Por Flávio Gordon
Num país governado por técnicos que se dizem infalíveis, insistir na soberania popular é um ato de insubordinação democrática
A notícia de que Flávio Bolsonaro foi apontado pelo pai para disputar a Presidência da República em 2026 foi recebida, como era previsível, com espasmos de indignação moral e muxoxos “pragmáticos” sobre sua suposta inviabilidade. Não se trata, porém, de mais um capítulo da novela eleitoral brasileira, mas de um sintoma político de ordem mais profunda. Sua simples cogitação como candidato já funciona como provocação ao regime informal — ilegal, imoral e ilegítimo — que se consolidou no país: o governo dos especialistas de toga, que decidiu banir a política (de direita) em nome da “técnica”.
Ao contrário do que se diz, o Brasil não vive uma democracia polarizada; vive uma pseudodemocracia tutelada, onde a polarização é vista como doença a ser curada pelo pensamento único. A política, entendida como disputa legítima de valores entre cidadãos livres, foi progressivamente substituída por um simulacro técnico-jurídico, no qual decisões essencialmente morais são tomadas por castas auto-investidas de neutralidade científica. É a juristocracia — a versão tropical da tecnocracia moderna — que governa por despachos, interpretações criativas e exceções permanentes, sempre em nome do “Estado democrático de direito”.
Nada disso é acidental. Nos anos 1940, Georges Bernanos já advertira que a tentação totalitária moderna não se apresentava necessariamente sob a forma do terror explícito, mas como a promessa de uma administração racional do mundo, livre dos riscos da liberdade humana. Mais ou menos na mesma época, Ortega y Gasset completou o diagnóstico: quando a técnica deixa de ser instrumento e passa a ditar os fins, a política se torna um estorvo.

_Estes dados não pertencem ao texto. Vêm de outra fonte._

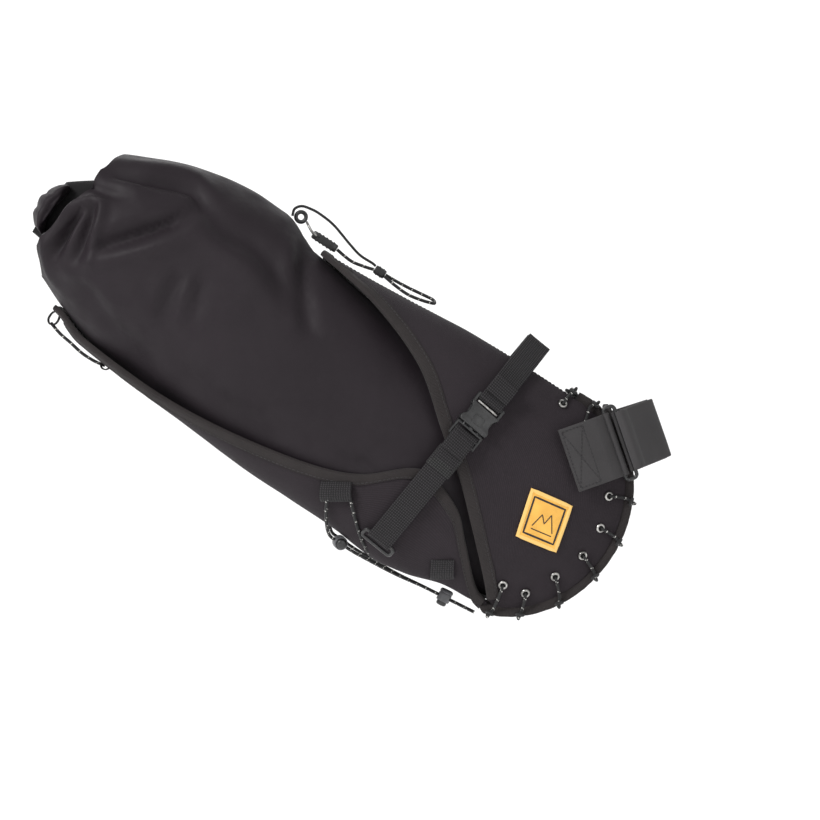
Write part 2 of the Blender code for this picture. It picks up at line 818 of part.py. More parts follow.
def lower_strap(name, side, place, paint):
    """Webbing from the cradle's ring up to the male buckle, with its tail folded back under."""
    eye = BAR_RADIUS + GAP + WEBBING_THICKNESS / 2
    lift = 2.8 + WEBBING_THICKNESS / 2
    outer_lift = lift + WEBBING_THICKNESS + GAP
    ring = LOWER_RING
    turn = RING_WIRE / 2 + GAP + WEBBING_THICKNESS / 2
    bend = [(ring[0] + turn * cos(radians(a)), ring[1] + turn * sin(radians(a)))
            for a in range(-60, -241, -30)]
    tail_under = surface(-150, -162, lift, 2)
    outer = taut(bend[-1:] + surface(-165, -100, outer_lift, 8)
                 + [to_wy(place @ Vector((-2, 0, 2.6)), side)]
                 + bar_turn(place, MALE_BAR, eye, 90, 90, 1, side)[:1])
    bar = bar_turn(place, MALE_BAR, eye, 60, -90, 5, side)
    under = surface(-100, -110, lift, 2)
    route = tail_under + bend + outer[1:] + bar + under
    path = [strap_at(p, side) for p in route]
    return ribbon(name, path, strap_across(side), WEBBING_WIDTH, WEBBING_THICKNESS, paint)


LOWER_RING = (-176, 64.5)


def wire_rectangle(name, centre, long_way, short_way, length, breadth, radius, paint):
    corner = 2.2
    loop = []
    for start, a, b in ((0, 1, 1), (90, -1, 1), (180, -1, -1), (270, 1, -1)):
        for i in range(4):
            angle = radians(start + 30 * i)
            loop.append(centre + long_way * (a * (length / 2 - corner) + corner * cos(angle))
                        + short_way * (b * (breadth / 2 - corner) + corner * sin(angle)))
    return tube(name, loop, radius, paint, closed=True)


def buckle_male(name, place, paint):
    """Ladder end, centre guide and two pinch arms of the side-release buckle."""
    builder = bmesh.new()
    box(builder, (12, 24, 2.0), (5, 0, 0), place)
    made = finish_mesh(name, builder, paint)
    for index, (size, centre) in enumerate(MALE_PIECES):
        extra = bmesh.new()
        box(extra, size, centre, place)
        combine(made, cutter(f"{name}_add_{index}", extra), "UNION")
    for index, x in enumerate((2.2, 7.8)):
        slot = bmesh.new()
        box(slot, (3.6, 20.8, 8), (x, 0, 0), place)
        combine(made, cutter(f"{name}_slot_{index}", slot), "DIFFERENCE")
    return made


MALE_PIECES = [((17, 3, 2.6), (19, 0, 0)), ((14, 2.6, 3.0), (17.5, 7.4, 0)),
               ((14, 2.6, 3.0), (17.5, -7.4, 0)), ((6, 4.2, 3.4), (23, 8.1, 0)),
               ((6, 4.2, 3.4), (23, -8.1, 0))]


def buckle_female(name, place, paint):
    """Shell of the side-release buckle, open towards the male part, with a bar for the loop."""
    builder = bmesh.new()
    box(builder, (18.5, 26, 8), (12 + 18.5 / 2, 0, 0), place)
    made = finish_mesh(name, builder, paint)
    steps = [("UNION", (9.7, 25, 2.0), (32.85, 0, 0)), ("DIFFERENCE", (17.5, 21.2, 4.4), (19.5, 0, 0)),
             ("DIFFERENCE", (5.9, 20.8, 10), (32.75, 0, 0)),
             ("DIFFERENCE", (9, 30, 4.0), (21.5, 0, 0)),
             ("DIFFERENCE", (4, 12, 10), (11, 0, 0))]
    for index, (operation, size, centre) in enumerate(steps):
        extra = bmesh.new()
        box(extra, size, centre, place)
        combine(made, cutter(f"{name}_step_{index}", extra), operation)
    return made


def rail_straps(paints):
    for word, side in SIDES.items():
        place = buckle_frame(side)
        buckle_male(f"buckle_male_{word}", place, paints["plastic"])
        buckle_female(f"buckle_female_{word}", place, paints["plastic"])
        upper_strap(f"upper_strap_{word}", side, place, paints["webbing"])
        lower_strap(f"lower_strap_{word}", side, place, paints["webbing"])
        centre = strap_at(LOWER_RING, side)
        inward = (strap_at((-184, 57), side) - centre).normalized()
        wire_rectangle(f"lower_ring_{word}", centre + inward * 3.6, strap_across(side), inward,
                       WEBBING_WIDTH + 7, 7.2 + 0.4, RING_WIRE / 2, paints["plastic"])


# ---------------------------------------------------------------- hook and cords on top

HOOK_PIVOT = (295, -6.5)
CORD_RADIUS = 1.25


def hook(paints):
    """Ribbed grip with a wire bail that catches the ring on the dry bag."""
    builder = bmesh.new()
    grip = frame(at(287, -6.5, 0), TAIL, ACROSS, TAIL.cross(ACROSS))
    box(builder, (22, 9, 7), (0, 0, 0), grip)
    bmesh.ops.bevel(builder, geom=list(builder.edges), offset=1.2, segments=2, affect="EDGES")
    made = finish_mesh("hook_body", builder, paints["plastic"])
    for i in range(5):
        groove = bmesh.new()
        box(groove, (1.2, 12, 1.4), (-7 + 3.5 * i, 0, -3.5), grip)
        box(groove, (1.2, 12, 1.4), (-7 + 3.5 * i, 0, 3.5), grip)
        combine(made, cutter(f"hook_groove_{i}", groove), "DIFFERENCE")
    u, w = HOOK_PIVOT
    half = 5.6
    bail = [at(u, w, -half), at(u + 4, w + 0.8, -half), at(u + 8.5, w + 3, -4.5),
            at(u + 11, w + 4.5, -2.2), at(u + 11.6, w + 5, 0), at(u + 11, w + 4.5, 2.2),
            at(u + 8.5, w + 3, 4.5), at(u + 4, w + 0.8, half), at(u, w, half)]
    tube("hook_bail", spline(bail, 25), 0.8, paints["nickel"])
    ring = [at(313 + 4 * cos(2 * pi * i / 16), -0.5 + 4 * sin(2 * pi * i / 16), 0) for i in range(16)]
    tube("bag_ring", ring, 1.0, paints["plastic"], closed=True)


def cord_slider(paint):
    builder = bmesh.new()
    place = frame(at(238, -3, 0), TAIL, ACROSS, TAIL.cross(ACROSS))
    box(builder, (9, 10, 7), (0, 0, 0), place)
    bmesh.ops.bevel(builder, geom=list(builder.edges), offset=1.0, segments=2, affect="EDGES")
    finish_mesh("cord_slider", builder, paint)


# Routes of the free cords, as (u, w, y)
TOP_CORD = [(275.6, -6.5, 0), (268, -7.6, 0.5), (260, -8, 0), (250, -6, -0.8), (242.9, -4, -1)]
PULL_LOOP = [(233.1, -4, -2.4), (222, -5.5, -4), (210, -6, -6), (199, -4, -7), (191, -1.5, -5),
             (189, 0, 0), (192, 1.5, 5), (201, 0.5, 6.5), (212, -1, 5), (223, -2, 3.5), (233.1, -2.5, 2.4)]
TAIL_CORD = [(431.5, -176, 0), (421, -179, -2), (410, -180.5, -4), (398, -182.5, -3),
             (387, -182.5, -1), (378, -181, 0)]
UNDER_CORD_HALF = [(32, -185.4, -1.6), (43, -186.6, -1.6), (58, -188.3, -1.6), (77, -190.4, -1.6),
                   (100, -193.6, -12), (126, -195.4, -29), (139, -196, -35.2), (149, -195.5, -38),
                   (159, -195, -40.8), (167, -187, -54), (175, -173.5, -65.5), (177, -164, -70.5),
                   (172, -159.6, -72.5), (164, -160, -72), (157, -166, -69.5), (147, -175.5, -61.5),
                   (136, -184.5, -52.5), (124, -191, -38), (114, -191.4, -18)]
RETAINER = [(309, 8.5, -2), (302, 10, -2), (288, 8, -2), (270, 2.5, -2), (258, -0.5, -2), (247, -0.5, -2),
            (243.2, -1, -2)]


def mirrored(half, middle):
    """A route that crosses the bag: half of it, a middle point, and the same half on the left."""
    return half + [middle] + [(u, w, -y) for u, w, y in half[::-1]]


def route_points(route, count):
    return spline([at(*spot) for spot in route], count)


def free_cords(paints):
    tube("top_cord", route_points(TOP_CORD, 17), CORD_RADIUS, paints["cord"])
    tube("pull_loop", route_points(PULL_LOOP, 41), CORD_RADIUS, paints["cord"])
    tube("tail_cord", route_points(TAIL_CORD, 21), CORD_RADIUS, paints["cord"])
    under = mirrored(UNDER_CORD_HALF, (111, -191.4, 0))
    tube("under_cord", route_points(under, 79), CORD_RADIUS, paints["cord"])
    path = route_points(RETAINER, 16)
    ribbon("retainer_strap", path, ACROSS, 4, 1.0, paints["webbing"])


# ---------------------------------------------------------------- cord locks

LOCK_RADIUS = 5.2
LOCK_BORE = 4.3
LOCK_BUTTON = 4.0
LOCK_TRAVEL = 2.4


def cord_lock(name, place, span, paints):
    """Barrel and push button. Local z is the push axis, and the cord runs along local x."""
    hole = 2 * CORD_RADIUS + 1.0
    builder = bmesh.new()
    cylinder(builder, LOCK_RADIUS, 10, place)
    body = finish_mesh(f"{name}_body", builder, paints["grey_plastic"])
    bore = bmesh.new()
    cylinder(bore, LOCK_BORE, 10, place @ Matrix.Translation((0, 0, 1.4)))
    combine(body, cutter(f"{name}_bore", bore), "DIFFERENCE")
    tunnel = bmesh.new()
    box(tunnel, (20, span + hole, hole), (0, 0, 1.2), place)
    combine(body, cutter(f"{name}_tunnel", tunnel), "DIFFERENCE")
    push = bmesh.new()
    cylinder(push, LOCK_BUTTON, 9.2, place @ Matrix.Translation((0, 0, 3.4)))
    button = finish_mesh(f"{name}_button", push, paints["plastic"])
    slot = bmesh.new()
    box(slot, (20, span + hole, hole + LOCK_TRAVEL), (0, 0, 1.2 + LOCK_TRAVEL / 2), place)
    combine(button, cutter(f"{name}_slot", slot), "DIFFERENCE")


def cord_locks(paints):
    rear_way = (at(159, -195, -40.8) - at(139, -196, -35.2)).normalized()
    rear_push = (-ACROSS + rear_way * rear_way.y).normalized()
    rear = frame(at(149, -195.5, -38) - rear_push * 1.2, rear_way, rear_push.cross(rear_way), rear_push)
    cord_lock("rear_cord_lock", rear, 0, paints)
    front_way = (at(77, -190.4, 0) - at(43, -186.6, 0)).normalized()
    front_push = front_way.cross(ACROSS)
    if front_push.dot(UP) > 0:
        front_push = -front_push
    front = frame(at(58, -188.3, 0) - front_push * 1.2, front_way, front_push.cross(front_way), front_push)
    cord_lock("front_cord_lock", front, 3.2, paints)


def clear_scene():
    for old in list(bpy.data.objects):
        bpy.data.objects.remove(old, do_unlink=True)


def main():
    clear_scene()
    paints = make_materials()
    holster(paints)
    dry_bag(paints)
    roll_closure(paints)
    trim(paints)
    grip_pad(paints["rubber"])
    post_strap(paints)
    rail_straps(paints)
    hook(paints)
    cord_slider(paints["plastic"])
    free_cords(paints)
    cord_locks(paints)


main()
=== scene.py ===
"""Looks for a laced saddle bag with a roll-top dry bag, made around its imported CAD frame.

Shapes are worked out in millimetres and stored in metres. Places on the bag are (u, w, y): u runs
along the bag towards its tail, w rises out of its top, and y crosses it. The bag's right side, which
the camera sees, is at -y.
"""

from math import atan2, cos, hypot, pi, radians, sin, sqrt

import bmesh
import bpy
import numpy as np
from mathutils import Matrix, Vector, noise
from numpy.linalg import norm


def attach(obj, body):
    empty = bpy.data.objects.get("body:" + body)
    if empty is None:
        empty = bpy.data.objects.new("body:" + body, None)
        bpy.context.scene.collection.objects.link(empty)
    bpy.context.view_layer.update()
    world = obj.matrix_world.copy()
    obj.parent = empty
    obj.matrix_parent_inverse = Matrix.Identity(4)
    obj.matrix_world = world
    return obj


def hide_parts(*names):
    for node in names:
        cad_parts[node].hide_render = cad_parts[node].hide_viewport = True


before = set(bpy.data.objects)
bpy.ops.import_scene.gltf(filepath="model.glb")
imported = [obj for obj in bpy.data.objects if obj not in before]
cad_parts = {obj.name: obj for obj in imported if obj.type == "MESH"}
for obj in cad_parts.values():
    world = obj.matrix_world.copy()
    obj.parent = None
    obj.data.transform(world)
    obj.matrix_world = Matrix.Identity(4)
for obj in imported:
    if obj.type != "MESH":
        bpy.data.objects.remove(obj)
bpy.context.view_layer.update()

MM = 0.001
GAP = 0.3
SIDES = {"right": -1, "left": 1}

# Attitude on the bicycle
BAG_TILT = radians(33)
POST_TILT = radians(19)
POST_RADIUS = 13.6
TAIL = Vector((-cos(BAG_TILT), 0, sin(BAG_TILT)))
UP = Vector((sin(BAG_TILT), 0, cos(BAG_TILT)))
ACROSS = Vector((0, 1, 0))
POST_FRONT = Vector((cos(POST_TILT), 0, sin(POST_TILT)))
POST_UP = Vector((-sin(POST_TILT), 0, cos(POST_TILT)))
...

O tecnocrata, como mostrou empiricamente Robert Putnam, odeia o conflito e despreza a democracia aberta. Para ele, discordar é sinal de ignorância; deliberar é perda de tempo. No Brasil, esse tipo psicológico encontrou no Judiciário o habitat perfeito: uma linguagem hermética, ausência de voto, irresponsabilidade política e poder crescente. A pandemia apenas forneceu o laboratório ideal para transformar preferências ideológicas em imperativos técnicos.
Mas a tecnocracia togada não triunfou sozinha. Parte da direita brasileira, educada no culto à gestão e na aversão ao embate moral, aderiu voluntariamente à fantasia de que é possível governar sem política, como se o Estado fosse uma empresa e o conflito um defeito de fabricação. Ao abdicar da disputa simbólica — e, por vezes, aplaudir os juristocratas que aniquilaram a política —, entregou o campo cultural e institucional à aliança entre o lulopetismo e a tecnocracia jurídica.
É nesse cenário que a candidatura de Flávio Bolsonaro adquire relevância política real. Não porque aponte para soluções mágicas, mas porque recoloca a política onde ela foi banida. Num país governado por técnicos que se dizem infalíveis, insistir na soberania popular é um ato de insubordinação democrática. A escolha que se impõe é clara: continuar sob a tutela dos juristocratas ou devolver ao povo o direito — sempre incômodo — de decidir por si mesmo.